Spoken by Krishna · Verse 23 of 28

यत्र काले त्वनावृत्तिमावृत्तिं चैव योगिनः | प्रयाता यान्ति तं कालं वक्ष्यामि भरतर्षभ ||२३||

yatra kāle tv anāvṛttim āvṛttiṃ caiva yoginaḥ | prayātā yānti taṃ kālaṃ vakṣyāmi bharatarṣabha || 23 ||

At the time of departure, yogis travel one of two paths — one from which they do not return, one from which they do.

Word by word (3)
yatra kāle tu anāvṛttim āvṛttiṃ ca eva yoginaḥ prayātāḥ yānti
— The time at which departing yogis go to non-return or return · yatra = where, at which (relative adverb — 'at which time'). kāle = at the time (locative of kāla = time; kāle = at the time). tu = now (transition marker — 'now I shall tell you' — shifts the teaching from the what (V20-V22) to the when and how). anāvṛttim = non-return (an = not; āvṛtti = return, turning back — āvṛttim = the path of return; anāvṛttim = non-return, the path of no-return). āvṛttiṃ = return (the path of return to rebirth). ca eva = and indeed. yoginaḥ = yogis (the practitioners). prayātāḥ = departing (pra + √yā = to go forth — prayāta = departed, the one who has departed; prayātāḥ = plural — those who depart). yānti = they go (from √yā = to go). The verse introduces Ch.8's next topic: kāla (the time/path of departure) as the determinant of anāvṛtti (non-return) vs. āvṛtti (return to rebirth). This is the shift from the cosmological (what is the Supreme, V20-V22) to the practical-technical (how does one ensure reaching the Supreme at death, V23-V27).
taṃ kālaṃ vakṣyāmi bharatarṣabha
— That time I shall declare, O bull of the Bharatas · taṃ kālaṃ = that time (accusative — 'that time [of departure]'). vakṣyāmi = I shall declare (future of √vac = to speak — first person singular: 'I will tell you'). bharatarṣabha = O bull of the Bharatas (bharata = of the Bharata clan; ṛṣabha = bull, the best among — bharatarṣabha = 'bull among the Bharatas,' the best of the Bharata lineage; used as an honorific address to Arjuna). The announcement: 'I shall now declare the two paths of departure.' V23 is thus a transition verse — it announces the topic of V24-V27 (the bright/northern path and the dark/southern path) without yet giving the content. The bhāratarṣabha address (bull among Bharatas) is an honorific that reminds Arjuna of his warrior lineage — connecting the practical death-path teaching to the warrior context of the Gita.
kāla as path in V23 — the shift from cosmological to practical
— V23's kāla (time/path) introduces the traditional Indian teaching of the two paths of departure (pitṛ-yāna and deva-yāna) · The Vedic and Upaniṣadic tradition describes two paths taken by the departed after death: (1) deva-yāna (the path of the gods) — associated with light, fire, day, waxing moon, northern solstice; those who go this way reach Brahman and do not return. (2) pitṛ-yāna (the path of the ancestors) — associated with smoke, night, waning moon, southern solstice; those who go this way reach the moon, experience their accumulated merit, and return to be reborn. This teaching appears in the Bṛhadāraṇyaka Upaniṣad 6.2 (the Pañcāgni-vidyā, five-fire teaching) and Chāndogya Upaniṣad 5.3-10 (in detail, with the path of the devas and the path of the ancestors). V23-V26 are the Gita's version of this traditional teaching. V23 is the introduction: now I will tell you about these two paths (kāla). The use of kāla (time) rather than mārga (path) or gati (course) reflects the fact that in the Vedic tradition, time (cosmic periods — day/night, waxing/waning moon, northern/southern sun) is understood as the vehicle of the soul's journey.
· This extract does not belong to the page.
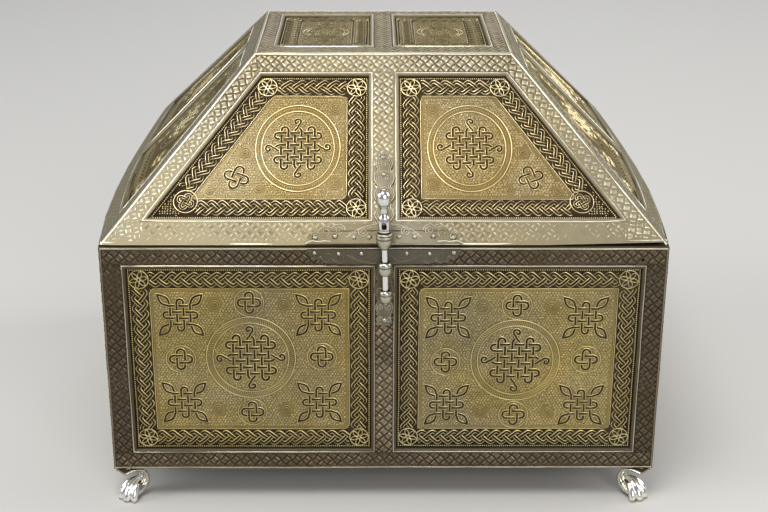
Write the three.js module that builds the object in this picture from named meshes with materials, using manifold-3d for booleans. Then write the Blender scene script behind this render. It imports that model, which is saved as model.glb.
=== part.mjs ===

Now I shall tell you, O bull of the Bharatas, of the times at which departing yogis go to return, or to no return.

A modern analogy

At a fork in the road, the direction you take determines where you end up. This verse announces: there are two forks in the road of departure (death), and I will tell you which leads where. This doesn't mean you schedule your death for a favorable astronomical period — it means understanding the quality of consciousness that characterizes each path so you can cultivate the quality that leads to non-return.

What it does NOT mean

The 'time' (kāla) in this verse does not mean that liberation depends on the astronomical calendar (whether the sun is in its northern course at the moment of death). The tradition interprets kāla here as referring to the cosmic/psychological state at the time of departure — the consciousness-quality, not the clock time. The chapter's closing assurance makes this explicit: knowing both paths, the yogi is not deluded — suggesting the teaching is about the quality of departure consciousness, not scheduling.

Take with you

  • This verse is a reminder that the Gita's death-teachings — what to do at death, and what path the departure takes — are not morbid but practical: the Gita treats death as a solvable problem. Knowing the two paths and cultivating the quality that belongs to the non-return path is the practical application of all of Chapter 8's teaching.
  • The contrast between non-return (anāvṛtti) and return (āvṛtti) works as a daily frame: every moment of practice is a step toward the quality of departure that leads to non-return. The instruction to remember Krishna while fighting, and to remember Him daily with single-pointed mind, is precisely the cultivation of that non-return quality — consciousness oriented toward the Supreme.
  • The address 'O bull of the Bharatas' (bharatarṣabha) — the honorific warrior address — connects the two-path teaching to Arjuna's warrior context: the warrior's finest quality is not hesitation but decisive knowledge. Know which path leads where; cultivate the qualities of the path you wish to take.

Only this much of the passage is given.